§ **Given instruction**
Write out every line of the material exactly as it appears.

^^^^^^^^^^^^^^^^

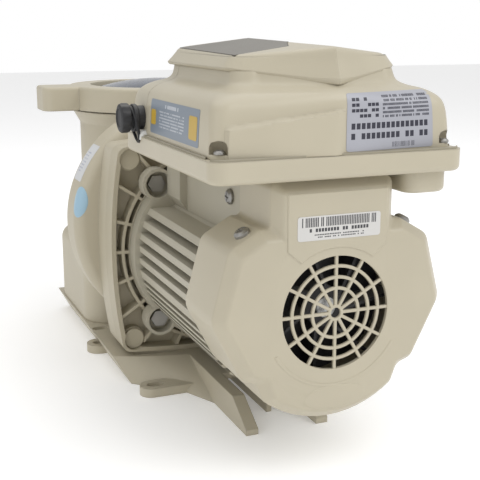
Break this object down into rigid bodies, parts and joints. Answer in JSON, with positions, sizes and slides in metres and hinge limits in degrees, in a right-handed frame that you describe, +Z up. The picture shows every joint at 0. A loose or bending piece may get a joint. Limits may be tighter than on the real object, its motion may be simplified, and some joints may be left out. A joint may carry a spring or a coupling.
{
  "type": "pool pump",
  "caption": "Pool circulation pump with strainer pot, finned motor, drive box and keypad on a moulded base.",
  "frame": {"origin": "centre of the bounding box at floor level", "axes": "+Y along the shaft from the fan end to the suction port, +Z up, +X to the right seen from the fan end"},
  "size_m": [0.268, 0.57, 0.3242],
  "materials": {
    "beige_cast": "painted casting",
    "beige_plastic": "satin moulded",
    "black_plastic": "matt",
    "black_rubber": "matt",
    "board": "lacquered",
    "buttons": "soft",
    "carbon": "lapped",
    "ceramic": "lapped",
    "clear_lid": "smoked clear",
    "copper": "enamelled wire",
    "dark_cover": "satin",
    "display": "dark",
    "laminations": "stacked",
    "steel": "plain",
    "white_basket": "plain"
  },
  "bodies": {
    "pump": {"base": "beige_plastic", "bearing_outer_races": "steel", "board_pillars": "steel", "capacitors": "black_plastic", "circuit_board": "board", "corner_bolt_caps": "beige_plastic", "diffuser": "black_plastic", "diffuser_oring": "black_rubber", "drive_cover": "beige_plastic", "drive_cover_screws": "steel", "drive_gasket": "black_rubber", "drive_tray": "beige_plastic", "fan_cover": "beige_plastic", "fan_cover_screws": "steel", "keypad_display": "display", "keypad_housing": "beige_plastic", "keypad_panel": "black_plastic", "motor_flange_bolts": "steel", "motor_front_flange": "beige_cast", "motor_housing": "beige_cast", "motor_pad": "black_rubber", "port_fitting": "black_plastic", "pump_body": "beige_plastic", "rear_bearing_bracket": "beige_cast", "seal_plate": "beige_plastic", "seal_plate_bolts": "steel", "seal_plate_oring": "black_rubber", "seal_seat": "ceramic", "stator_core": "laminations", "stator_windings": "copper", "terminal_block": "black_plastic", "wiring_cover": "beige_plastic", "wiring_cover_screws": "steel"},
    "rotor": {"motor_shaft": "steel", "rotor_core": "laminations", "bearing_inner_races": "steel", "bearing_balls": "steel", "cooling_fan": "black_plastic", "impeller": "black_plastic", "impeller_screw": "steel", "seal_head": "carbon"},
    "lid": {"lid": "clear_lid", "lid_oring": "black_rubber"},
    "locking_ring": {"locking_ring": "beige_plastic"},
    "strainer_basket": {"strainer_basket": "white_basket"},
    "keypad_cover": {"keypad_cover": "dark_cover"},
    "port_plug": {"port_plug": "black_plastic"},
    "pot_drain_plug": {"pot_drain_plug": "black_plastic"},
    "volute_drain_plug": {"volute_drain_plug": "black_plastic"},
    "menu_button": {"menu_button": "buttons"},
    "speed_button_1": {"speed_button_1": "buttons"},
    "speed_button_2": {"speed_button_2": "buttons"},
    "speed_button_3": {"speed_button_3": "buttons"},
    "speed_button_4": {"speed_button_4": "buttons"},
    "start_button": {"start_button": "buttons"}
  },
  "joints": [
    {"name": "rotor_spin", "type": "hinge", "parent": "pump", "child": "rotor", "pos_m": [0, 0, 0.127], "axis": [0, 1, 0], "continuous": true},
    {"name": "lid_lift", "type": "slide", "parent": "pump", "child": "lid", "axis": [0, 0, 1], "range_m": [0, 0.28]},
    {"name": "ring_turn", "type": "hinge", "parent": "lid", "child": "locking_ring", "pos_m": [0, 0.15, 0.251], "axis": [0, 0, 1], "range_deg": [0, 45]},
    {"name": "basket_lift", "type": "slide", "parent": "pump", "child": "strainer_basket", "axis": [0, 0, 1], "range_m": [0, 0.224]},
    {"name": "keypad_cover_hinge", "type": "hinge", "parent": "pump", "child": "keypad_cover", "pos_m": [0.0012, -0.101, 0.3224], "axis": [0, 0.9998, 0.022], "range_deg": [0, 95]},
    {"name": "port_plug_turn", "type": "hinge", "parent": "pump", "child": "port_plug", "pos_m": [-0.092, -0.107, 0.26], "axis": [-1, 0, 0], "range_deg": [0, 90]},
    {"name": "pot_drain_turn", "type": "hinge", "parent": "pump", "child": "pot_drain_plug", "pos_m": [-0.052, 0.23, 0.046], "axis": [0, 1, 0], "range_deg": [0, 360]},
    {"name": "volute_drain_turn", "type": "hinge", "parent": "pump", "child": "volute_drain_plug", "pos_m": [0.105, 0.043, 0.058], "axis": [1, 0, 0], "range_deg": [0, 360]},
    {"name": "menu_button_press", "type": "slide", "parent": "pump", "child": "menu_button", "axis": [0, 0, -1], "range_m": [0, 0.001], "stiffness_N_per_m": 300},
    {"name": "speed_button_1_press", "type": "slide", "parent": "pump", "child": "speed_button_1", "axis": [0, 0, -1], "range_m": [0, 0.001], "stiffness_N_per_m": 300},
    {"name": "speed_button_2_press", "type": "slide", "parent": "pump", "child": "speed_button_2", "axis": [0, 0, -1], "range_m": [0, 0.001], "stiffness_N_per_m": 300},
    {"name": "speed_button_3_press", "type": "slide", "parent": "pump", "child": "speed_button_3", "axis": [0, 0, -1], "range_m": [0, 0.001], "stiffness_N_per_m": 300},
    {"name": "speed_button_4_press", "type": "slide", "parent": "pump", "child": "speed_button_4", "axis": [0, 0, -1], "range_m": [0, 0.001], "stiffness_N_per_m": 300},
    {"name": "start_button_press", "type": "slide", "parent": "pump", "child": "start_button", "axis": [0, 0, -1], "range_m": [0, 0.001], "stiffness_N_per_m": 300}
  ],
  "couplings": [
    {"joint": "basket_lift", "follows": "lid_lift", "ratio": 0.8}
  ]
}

^^^^^^^^^^^^^^^^

§ **Answer to this problem**
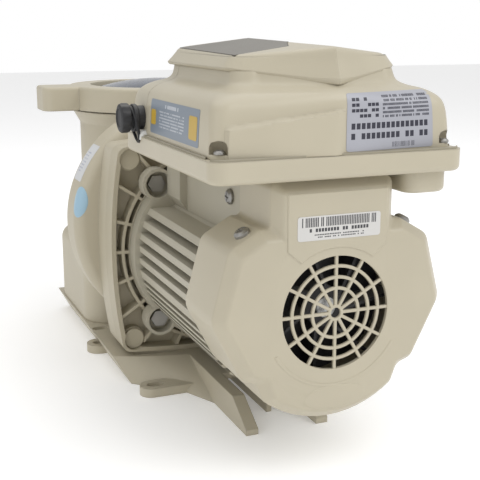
Break this object down into rigid bodies, parts and joints. Answer in JSON, with positions, sizes and slides in metres and hinge limits in degrees, in a right-handed frame that you describe, +Z up. The picture shows every joint at 0. A loose or bending piece may get a joint. Limits may be tighter than on the real object, its motion may be simplified, and some joints may be left out. A joint may carry a spring or a coupling.
{
  "type": "pool pump",
  "caption": "Pool circulation pump with strainer pot, finned motor, drive box and keypad on a moulded base.",
  "frame": {"origin": "centre of the bounding box at floor level", "axes": "+Y along the shaft from the fan end to the suction port, +Z up, +X to the right seen from the fan end"},
  "size_m": [0.268, 0.57, 0.3242],
  "materials": {
    "beige_cast": "painted casting",
    "beige_plastic": "satin moulded",
    "black_plastic": "matt",
    "black_rubber": "matt",
    "board": "lacquered",
    "buttons": "soft",
    "carbon": "lapped",
    "ceramic": "lapped",
    "clear_lid": "smoked clear",
    "copper": "enamelled wire",
    "dark_cover": "satin",
    "display": "dark",
    "laminations": "stacked",
    "steel": "plain",
    "white_basket": "plain"
  },
  "bodies": {
    "pump": {"base": "beige_plastic", "bearing_outer_races": "steel", "board_pillars": "steel", "capacitors": "black_plastic", "circuit_board": "board", "corner_bolt_caps": "beige_plastic", "diffuser": "black_plastic", "diffuser_oring": "black_rubber", "drive_cover": "beige_plastic", "drive_cover_screws": "steel", "drive_gasket": "black_rubber", "drive_tray": "beige_plastic", "fan_cover": "beige_plastic", "fan_cover_screws": "steel", "keypad_display": "display", "keypad_housing": "beige_plastic", "keypad_panel": "black_plastic", "motor_flange_bolts": "steel", "motor_front_flange": "beige_cast", "motor_housing": "beige_cast", "motor_pad": "black_rubber", "port_fitting": "black_plastic", "pump_body": "beige_plastic", "rear_bearing_bracket": "beige_cast", "seal_plate": "beige_plastic", "seal_plate_bolts": "steel", "seal_plate_oring": "black_rubber", "seal_seat": "ceramic", "stator_core": "laminations", "stator_windings": "copper", "terminal_block": "black_plastic", "wiring_cover": "beige_plastic", "wiring_cover_screws": "steel"},
    "rotor": {"motor_shaft": "steel", "rotor_core": "laminations", "bearing_inner_races": "steel", "bearing_balls": "steel", "cooling_fan": "black_plastic", "impeller": "black_plastic", "impeller_screw": "steel", "seal_head": "carbon"},
    "lid": {"lid": "clear_lid", "lid_oring": "black_rubber"},
    "locking_ring": {"locking_ring": "beige_plastic"},
    "strainer_basket": {"strainer_basket": "white_basket"},
    "keypad_cover": {"keypad_cover": "dark_cover"},
    "port_plug": {"port_plug": "black_plastic"},
    "pot_drain_plug": {"pot_drain_plug": "black_plastic"},
    "volute_drain_plug": {"volute_drain_plug": "black_plastic"},
    "menu_button": {"menu_button": "buttons"},
    "speed_button_1": {"speed_button_1": "buttons"},
    "speed_button_2": {"speed_button_2": "buttons"},
    "speed_button_3": {"speed_button_3": "buttons"},
    "speed_button_4": {"speed_button_4": "buttons"},
    "start_button": {"start_button": "buttons"}
  },
  "joints": [
    {"name": "rotor_spin", "type": "hinge", "parent": "pump", "child": "rotor", "pos_m": [0, 0, 0.127], "axis": [0, 1, 0], "continuous": true},
    {"name": "lid_lift", "type": "slide", "parent": "pump", "child": "lid", "axis": [0, 0, 1], "range_m": [0, 0.28]},
    {"name": "ring_turn", "type": "hinge", "parent": "lid", "child": "locking_ring", "pos_m": [0, 0.15, 0.251], "axis": [0, 0, 1], "range_deg": [0, 45]},
    {"name": "basket_lift", "type": "slide", "parent": "pump", "child": "strainer_basket", "axis": [0, 0, 1], "range_m": [0, 0.224]},
    {"name": "keypad_cover_hinge", "type": "hinge", "parent": "pump", "child": "keypad_cover", "pos_m": [0.0012, -0.101, 0.3224], "axis": [0, 0.9998, 0.022], "range_deg": [0, 95]},
    {"name": "port_plug_turn", "type": "hinge", "parent": "pump", "child": "port_plug", "pos_m": [-0.092, -0.107, 0.26], "axis": [-1, 0, 0], "range_deg": [0, 90]},
    {"name": "pot_drain_turn", "type": "hinge", "parent": "pump", "child": "pot_drain_plug", "pos_m": [-0.052, 0.23, 0.046], "axis": [0, 1, 0], "range_deg": [0, 360]},
    {"name": "volute_drain_turn", "type": "hinge", "parent": "pump", "child": "volute_drain_plug", "pos_m": [0.105, 0.043, 0.058], "axis": [1, 0, 0], "range_deg": [0, 360]},
    {"name": "menu_button_press", "type": "slide", "parent": "pump", "child": "menu_button", "axis": [0, 0, -1], "range_m": [0, 0.001], "stiffness_N_per_m": 300},
    {"name": "speed_button_1_press", "type": "slide", "parent": "pump", "child": "speed_button_1", "axis": [0, 0, -1], "range_m": [0, 0.001], "stiffness_N_per_m": 300},
    {"name": "speed_button_2_press", "type": "slide", "parent": "pump", "child": "speed_button_2", "axis": [0, 0, -1], "range_m": [0, 0.001], "stiffness_N_per_m": 300},
    {"name": "speed_button_3_press", "type": "slide", "parent": "pump", "child": "speed_button_3", "axis": [0, 0, -1], "range_m": [0, 0.001], "stiffness_N_per_m": 300},
    {"name": "speed_button_4_press", "type": "slide", "parent": "pump", "child": "speed_button_4", "axis": [0, 0, -1], "range_m": [0, 0.001], "stiffness_N_per_m": 300},
    {"name": "start_button_press", "type": "slide", "parent": "pump", "child": "start_button", "axis": [0, 0, -1], "range_m": [0, 0.001], "stiffness_N_per_m": 300}
  ],
  "couplings": [
    {"joint": "basket_lift", "follows": "lid_lift", "ratio": 0.8}
  ]
}